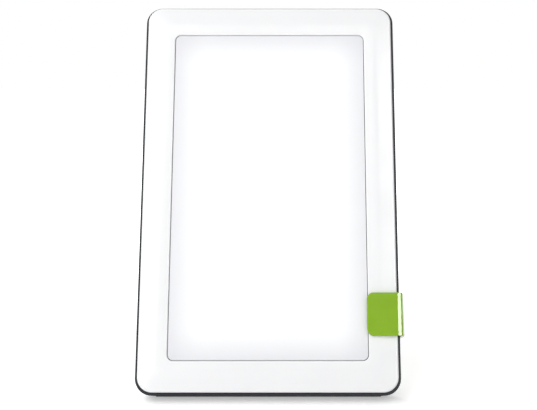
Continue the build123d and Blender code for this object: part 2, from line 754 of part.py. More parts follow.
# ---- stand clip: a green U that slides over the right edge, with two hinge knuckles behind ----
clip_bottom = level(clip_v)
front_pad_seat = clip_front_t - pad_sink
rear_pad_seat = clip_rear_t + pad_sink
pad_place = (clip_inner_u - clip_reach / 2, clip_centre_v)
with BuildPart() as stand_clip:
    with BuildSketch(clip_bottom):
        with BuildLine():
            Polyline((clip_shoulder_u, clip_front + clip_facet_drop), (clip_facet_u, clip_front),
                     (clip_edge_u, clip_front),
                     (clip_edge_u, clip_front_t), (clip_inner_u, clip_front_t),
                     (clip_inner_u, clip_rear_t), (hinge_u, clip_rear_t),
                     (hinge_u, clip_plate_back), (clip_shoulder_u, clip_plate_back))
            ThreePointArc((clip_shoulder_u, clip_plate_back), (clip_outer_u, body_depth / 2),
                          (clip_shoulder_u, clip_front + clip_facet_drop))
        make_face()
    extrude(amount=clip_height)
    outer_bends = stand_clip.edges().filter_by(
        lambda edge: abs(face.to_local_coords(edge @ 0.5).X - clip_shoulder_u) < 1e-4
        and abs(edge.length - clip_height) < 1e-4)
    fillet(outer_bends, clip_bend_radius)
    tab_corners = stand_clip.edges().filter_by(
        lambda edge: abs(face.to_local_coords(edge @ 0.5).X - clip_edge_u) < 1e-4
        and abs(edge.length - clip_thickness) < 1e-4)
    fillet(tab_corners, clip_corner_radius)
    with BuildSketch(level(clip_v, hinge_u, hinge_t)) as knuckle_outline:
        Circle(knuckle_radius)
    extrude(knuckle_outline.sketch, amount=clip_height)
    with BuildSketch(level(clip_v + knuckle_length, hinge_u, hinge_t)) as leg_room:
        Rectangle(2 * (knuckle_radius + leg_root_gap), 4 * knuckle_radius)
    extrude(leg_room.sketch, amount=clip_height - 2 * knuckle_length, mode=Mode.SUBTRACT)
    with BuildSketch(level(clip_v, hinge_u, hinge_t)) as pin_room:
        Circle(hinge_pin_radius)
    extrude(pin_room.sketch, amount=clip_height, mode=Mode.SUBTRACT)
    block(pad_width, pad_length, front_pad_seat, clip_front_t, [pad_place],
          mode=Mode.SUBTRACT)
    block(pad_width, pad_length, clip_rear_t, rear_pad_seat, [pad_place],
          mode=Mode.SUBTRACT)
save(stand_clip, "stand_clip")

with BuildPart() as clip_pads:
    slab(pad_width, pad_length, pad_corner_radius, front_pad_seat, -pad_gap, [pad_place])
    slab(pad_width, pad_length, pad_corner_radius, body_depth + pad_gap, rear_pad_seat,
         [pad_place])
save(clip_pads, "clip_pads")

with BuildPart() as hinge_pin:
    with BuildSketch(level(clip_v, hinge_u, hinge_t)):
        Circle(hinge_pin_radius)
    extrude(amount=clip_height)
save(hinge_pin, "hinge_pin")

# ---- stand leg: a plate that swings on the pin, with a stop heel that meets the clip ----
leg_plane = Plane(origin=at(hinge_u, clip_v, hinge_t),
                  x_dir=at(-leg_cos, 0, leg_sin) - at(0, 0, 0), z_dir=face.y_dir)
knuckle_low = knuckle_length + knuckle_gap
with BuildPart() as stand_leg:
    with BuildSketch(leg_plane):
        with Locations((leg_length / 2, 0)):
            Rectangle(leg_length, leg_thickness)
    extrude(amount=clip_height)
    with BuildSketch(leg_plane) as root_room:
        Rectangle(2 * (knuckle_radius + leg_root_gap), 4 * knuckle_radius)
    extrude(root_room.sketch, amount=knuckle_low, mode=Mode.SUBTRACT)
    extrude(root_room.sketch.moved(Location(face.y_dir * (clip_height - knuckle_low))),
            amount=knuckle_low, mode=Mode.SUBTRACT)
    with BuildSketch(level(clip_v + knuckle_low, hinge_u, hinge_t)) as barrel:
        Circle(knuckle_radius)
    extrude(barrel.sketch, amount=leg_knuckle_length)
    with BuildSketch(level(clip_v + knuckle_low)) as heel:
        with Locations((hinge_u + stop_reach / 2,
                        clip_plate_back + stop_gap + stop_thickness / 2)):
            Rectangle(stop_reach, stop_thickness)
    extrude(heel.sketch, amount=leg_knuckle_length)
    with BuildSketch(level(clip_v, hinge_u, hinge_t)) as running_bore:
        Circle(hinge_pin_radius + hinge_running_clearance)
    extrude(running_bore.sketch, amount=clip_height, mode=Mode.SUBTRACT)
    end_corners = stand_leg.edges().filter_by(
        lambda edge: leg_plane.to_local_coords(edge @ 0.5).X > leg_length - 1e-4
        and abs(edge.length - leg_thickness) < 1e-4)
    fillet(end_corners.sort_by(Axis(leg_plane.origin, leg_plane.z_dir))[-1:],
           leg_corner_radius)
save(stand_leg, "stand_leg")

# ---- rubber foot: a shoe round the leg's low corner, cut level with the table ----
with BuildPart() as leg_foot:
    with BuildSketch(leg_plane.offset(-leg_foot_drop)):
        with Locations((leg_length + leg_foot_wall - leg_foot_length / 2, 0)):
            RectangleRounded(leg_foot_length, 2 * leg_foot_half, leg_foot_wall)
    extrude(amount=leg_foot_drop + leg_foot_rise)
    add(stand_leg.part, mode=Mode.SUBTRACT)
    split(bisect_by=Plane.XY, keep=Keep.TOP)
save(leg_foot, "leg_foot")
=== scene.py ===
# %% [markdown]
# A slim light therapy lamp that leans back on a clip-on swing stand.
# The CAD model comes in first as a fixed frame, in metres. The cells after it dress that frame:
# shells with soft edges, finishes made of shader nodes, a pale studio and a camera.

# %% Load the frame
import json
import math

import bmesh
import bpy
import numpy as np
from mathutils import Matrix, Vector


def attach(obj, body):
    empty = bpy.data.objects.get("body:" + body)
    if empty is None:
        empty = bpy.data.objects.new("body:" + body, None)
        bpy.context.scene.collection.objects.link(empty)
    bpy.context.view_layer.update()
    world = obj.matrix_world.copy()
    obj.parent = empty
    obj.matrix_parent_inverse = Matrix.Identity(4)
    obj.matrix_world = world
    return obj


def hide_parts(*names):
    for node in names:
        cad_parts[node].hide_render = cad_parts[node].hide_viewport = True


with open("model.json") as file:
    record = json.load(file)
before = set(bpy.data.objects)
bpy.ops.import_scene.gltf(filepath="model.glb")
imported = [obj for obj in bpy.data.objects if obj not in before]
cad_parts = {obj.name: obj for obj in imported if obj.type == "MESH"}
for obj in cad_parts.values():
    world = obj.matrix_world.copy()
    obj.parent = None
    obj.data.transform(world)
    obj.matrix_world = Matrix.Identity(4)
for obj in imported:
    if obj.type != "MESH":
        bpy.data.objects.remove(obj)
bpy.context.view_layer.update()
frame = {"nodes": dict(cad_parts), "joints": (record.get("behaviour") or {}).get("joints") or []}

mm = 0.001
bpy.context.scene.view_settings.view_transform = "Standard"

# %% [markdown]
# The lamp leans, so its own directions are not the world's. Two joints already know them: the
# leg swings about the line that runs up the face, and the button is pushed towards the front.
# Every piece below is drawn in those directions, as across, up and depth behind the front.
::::
> _Set problem_:
Each line of the listing should be echoed back exactly.

> _Answer_:
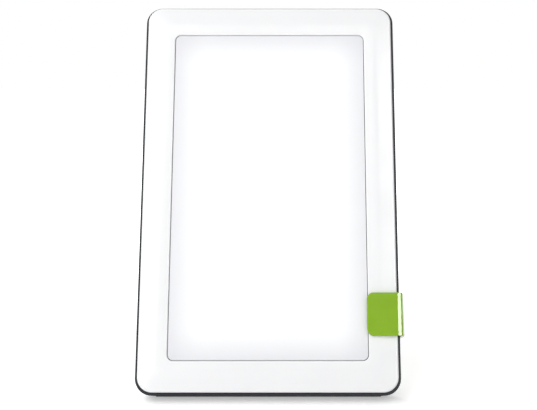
Continue the build123d and Blender code for this object: part 2, from line 754 of part.py. More parts follow.
# ---- stand clip: a green U that slides over the right edge, with two hinge knuckles behind ----
clip_bottom = level(clip_v)
front_pad_seat = clip_front_t - pad_sink
rear_pad_seat = clip_rear_t + pad_sink
pad_place = (clip_inner_u - clip_reach / 2, clip_centre_v)
with BuildPart() as stand_clip:
    with BuildSketch(clip_bottom):
        with BuildLine():
            Polyline((clip_shoulder_u, clip_front + clip_facet_drop), (clip_facet_u, clip_front),
                     (clip_edge_u, clip_front),
                     (clip_edge_u, clip_front_t), (clip_inner_u, clip_front_t),
                     (clip_inner_u, clip_rear_t), (hinge_u, clip_rear_t),
                     (hinge_u, clip_plate_back), (clip_shoulder_u, clip_plate_back))
            ThreePointArc((clip_shoulder_u, clip_plate_back), (clip_outer_u, body_depth / 2),
                          (clip_shoulder_u, clip_front + clip_facet_drop))
        make_face()
    extrude(amount=clip_height)
    outer_bends = stand_clip.edges().filter_by(
        lambda edge: abs(face.to_local_coords(edge @ 0.5).X - clip_shoulder_u) < 1e-4
        and abs(edge.length - clip_height) < 1e-4)
    fillet(outer_bends, clip_bend_radius)
    tab_corners = stand_clip.edges().filter_by(
        lambda edge: abs(face.to_local_coords(edge @ 0.5).X - clip_edge_u) < 1e-4
        and abs(edge.length - clip_thickness) < 1e-4)
    fillet(tab_corners, clip_corner_radius)
    with BuildSketch(level(clip_v, hinge_u, hinge_t)) as knuckle_outline:
        Circle(knuckle_radius)
    extrude(knuckle_outline.sketch, amount=clip_height)
    with BuildSketch(level(clip_v + knuckle_length, hinge_u, hinge_t)) as leg_room:
        Rectangle(2 * (knuckle_radius + leg_root_gap), 4 * knuckle_radius)
    extrude(leg_room.sketch, amount=clip_height - 2 * knuckle_length, mode=Mode.SUBTRACT)
    with BuildSketch(level(clip_v, hinge_u, hinge_t)) as pin_room:
        Circle(hinge_pin_radius)
    extrude(pin_room.sketch, amount=clip_height, mode=Mode.SUBTRACT)
    block(pad_width, pad_length, front_pad_seat, clip_front_t, [pad_place],
          mode=Mode.SUBTRACT)
    block(pad_width, pad_length, clip_rear_t, rear_pad_seat, [pad_place],
          mode=Mode.SUBTRACT)
save(stand_clip, "stand_clip")

with BuildPart() as clip_pads:
    slab(pad_width, pad_length, pad_corner_radius, front_pad_seat, -pad_gap, [pad_place])
    slab(pad_width, pad_length, pad_corner_radius, body_depth + pad_gap, rear_pad_seat,
         [pad_place])
save(clip_pads, "clip_pads")

with BuildPart() as hinge_pin:
    with BuildSketch(level(clip_v, hinge_u, hinge_t)):
        Circle(hinge_pin_radius)
    extrude(amount=clip_height)
save(hinge_pin, "hinge_pin")

# ---- stand leg: a plate that swings on the pin, with a stop heel that meets the clip ----
leg_plane = Plane(origin=at(hinge_u, clip_v, hinge_t),
                  x_dir=at(-leg_cos, 0, leg_sin) - at(0, 0, 0), z_dir=face.y_dir)
knuckle_low = knuckle_length + knuckle_gap
with BuildPart() as stand_leg:
    with BuildSketch(leg_plane):
        with Locations((leg_length / 2, 0)):
            Rectangle(leg_length, leg_thickness)
    extrude(amount=clip_height)
    with BuildSketch(leg_plane) as root_room:
        Rectangle(2 * (knuckle_radius + leg_root_gap), 4 * knuckle_radius)
    extrude(root_room.sketch, amount=knuckle_low, mode=Mode.SUBTRACT)
    extrude(root_room.sketch.moved(Location(face.y_dir * (clip_height - knuckle_low))),
            amount=knuckle_low, mode=Mode.SUBTRACT)
    with BuildSketch(level(clip_v + knuckle_low, hinge_u, hinge_t)) as barrel:
        Circle(knuckle_radius)
    extrude(barrel.sketch, amount=leg_knuckle_length)
    with BuildSketch(level(clip_v + knuckle_low)) as heel:
        with Locations((hinge_u + stop_reach / 2,
                        clip_plate_back + stop_gap + stop_thickness / 2)):
            Rectangle(stop_reach, stop_thickness)
    extrude(heel.sketch, amount=leg_knuckle_length)
    with BuildSketch(level(clip_v, hinge_u, hinge_t)) as running_bore:
        Circle(hinge_pin_radius + hinge_running_clearance)
    extrude(running_bore.sketch, amount=clip_height, mode=Mode.SUBTRACT)
    end_corners = stand_leg.edges().filter_by(
        lambda edge: leg_plane.to_local_coords(edge @ 0.5).X > leg_length - 1e-4
        and abs(edge.length - leg_thickness) < 1e-4)
    fillet(end_corners.sort_by(Axis(leg_plane.origin, leg_plane.z_dir))[-1:],
           leg_corner_radius)
save(stand_leg, "stand_leg")

# ---- rubber foot: a shoe round the leg's low corner, cut level with the table ----
with BuildPart() as leg_foot:
    with BuildSketch(leg_plane.offset(-leg_foot_drop)):
        with Locations((leg_length + leg_foot_wall - leg_foot_length / 2, 0)):
            RectangleRounded(leg_foot_length, 2 * leg_foot_half, leg_foot_wall)
    extrude(amount=leg_foot_drop + leg_foot_rise)
    add(stand_leg.part, mode=Mode.SUBTRACT)
    split(bisect_by=Plane.XY, keep=Keep.TOP)
save(leg_foot, "leg_foot")
=== scene.py ===
# %% [markdown]
# A slim light therapy lamp that leans back on a clip-on swing stand.
# The CAD model comes in first as a fixed frame, in metres. The cells after it dress that frame:
# shells with soft edges, finishes made of shader nodes, a pale studio and a camera.

# %% Load the frame
import json
import math

import bmesh
import bpy
import numpy as np
from mathutils import Matrix, Vector


def attach(obj, body):
    empty = bpy.data.objects.get("body:" + body)
    if empty is None:
        empty = bpy.data.objects.new("body:" + body, None)
        bpy.context.scene.collection.objects.link(empty)
    bpy.context.view_layer.update()
    world = obj.matrix_world.copy()
    obj.parent = empty
    obj.matrix_parent_inverse = Matrix.Identity(4)
    obj.matrix_world = world
    return obj


def hide_parts(*names):
    for node in names:
        cad_parts[node].hide_render = cad_parts[node].hide_viewport = True


with open("model.json") as file:
    record = json.load(file)
before = set(bpy.data.objects)
bpy.ops.import_scene.gltf(filepath="model.glb")
imported = [obj for obj in bpy.data.objects if obj not in before]
cad_parts = {obj.name: obj for obj in imported if obj.type == "MESH"}
for obj in cad_parts.values():
    world = obj.matrix_world.copy()
    obj.parent = None
    obj.data.transform(world)
    obj.matrix_world = Matrix.Identity(4)
for obj in imported:
    if obj.type != "MESH":
        bpy.data.objects.remove(obj)
bpy.context.view_layer.update()
frame = {"nodes": dict(cad_parts), "joints": (record.get("behaviour") or {}).get("joints") or []}

mm = 0.001
bpy.context.scene.view_settings.view_transform = "Standard"

# %% [markdown]
# The lamp leans, so its own directions are not the world's. Two joints already know them: the
# leg swings about the line that runs up the face, and the button is pushed towards the front.
# Every piece below is drawn in those directions, as across, up and depth behind the front.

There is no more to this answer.